El molino de la alegría se frena en la eterna secuencia final, mientras escuchamos The Summer Knows. El día en el que ella es informada por el gobierno norteamericano de que su esposo ha caído en combate. Bienvenido, señor drama. Sobran las palabras. Mulligan destapa su talento y enseña lo justo para transmitir su mensaje, para que el espectador entienda la historia. Sutil. Un baile entre el deseo y el desconsuelo. La intimidad de una espalda desnuda y unas bragas que caen al suelo. Ese secreto quedará cincelado para siempre en la memoria del joven.
Shakespeare llamaba flor de verano a la lujuria, pero no podemos caer en la tentación de simplificar tanto esta historia.
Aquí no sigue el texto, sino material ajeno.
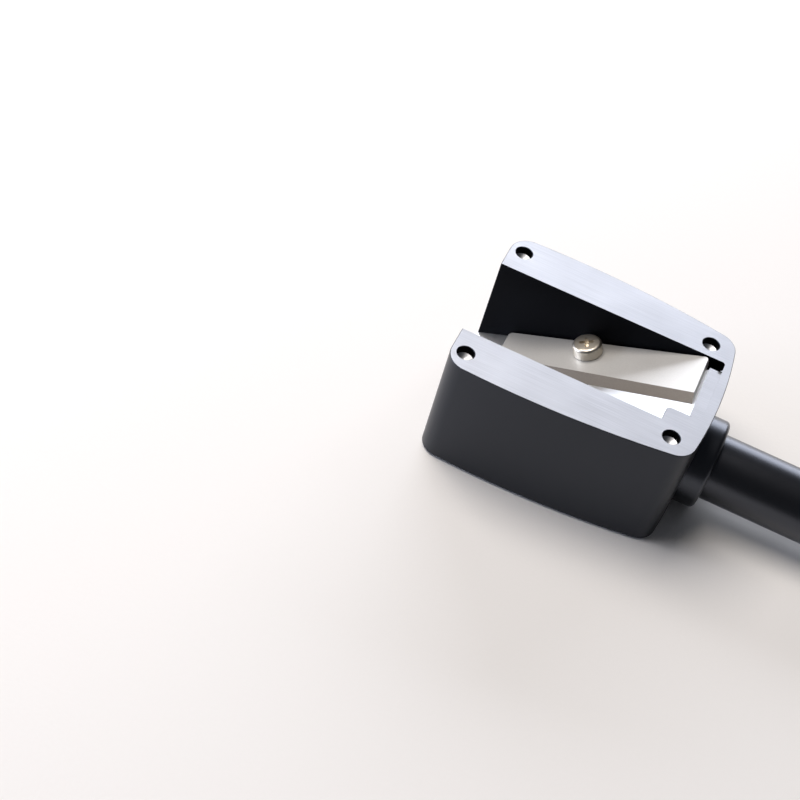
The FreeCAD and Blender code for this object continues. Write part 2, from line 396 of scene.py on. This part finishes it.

No seamos pacatos. No siempre hay lujuria en el sexo. ¿Quién no ha tenido un verano imborrable, al que volvería con los ojos cerrados? Desgraciadamente, no hay una Jennifer O´Neill en cada playa. Verano del 42 es una de esas películas entrañables, encantadoras, que no destacan por su calidad cinematográfica, pero que te llegan muy dentro. Inexplicablemente. O no. Una de las más brillantes descripciones que se han escrito nunca sobre la pérdida de la inocencia y el paso a la madurez.
¡Ah! Se me olvidaba. La cinta se estrenó en 1971, como La última película de Peter Bogdanovich, y como podrás suponer, tuvo mucho éxito, el público aplaudía hasta que las palmas acababan rojas. ¿Qué provocó eso? Raucher recibió docenas de cartas de mujeres que afirmaban ser “su” dulce y delicada Dorothy. Ladinas. Bichos. Espera, no nos precipitemos en los insultos. Herman reconoció la caligrafía de la Dorothy genuina entre esas misivas. No solo eso, además, el remitente describía algunos detalles que solo ella podía conocer. ¡Eureka! Siguió leyendo, le confesaba que había vivido durante muchos años con un sentimiento de culpa, que se despertaba muchas noches con la duda de haber traumatizado a ese chico, y arruinado su vida. Pobre Hermie.
Ahora sin embargo, se alegraba de que él estuviera bien. No pedía nada, de hecho, subrayó que pensaba que era mejor para ambos no revivir el pasado. Dorothy no era un monstruo, hasta ese día del estreno vivió atormentada por aquel error. ¿Le hizo daño? Mi respuesta como espectador es clara. Seguramente sí, pero qué más da, gracias a ella Herman Raucher escribió su mejor obra. Me voy escuchando a Rod Stewart, Maggie May… otro que tal baila.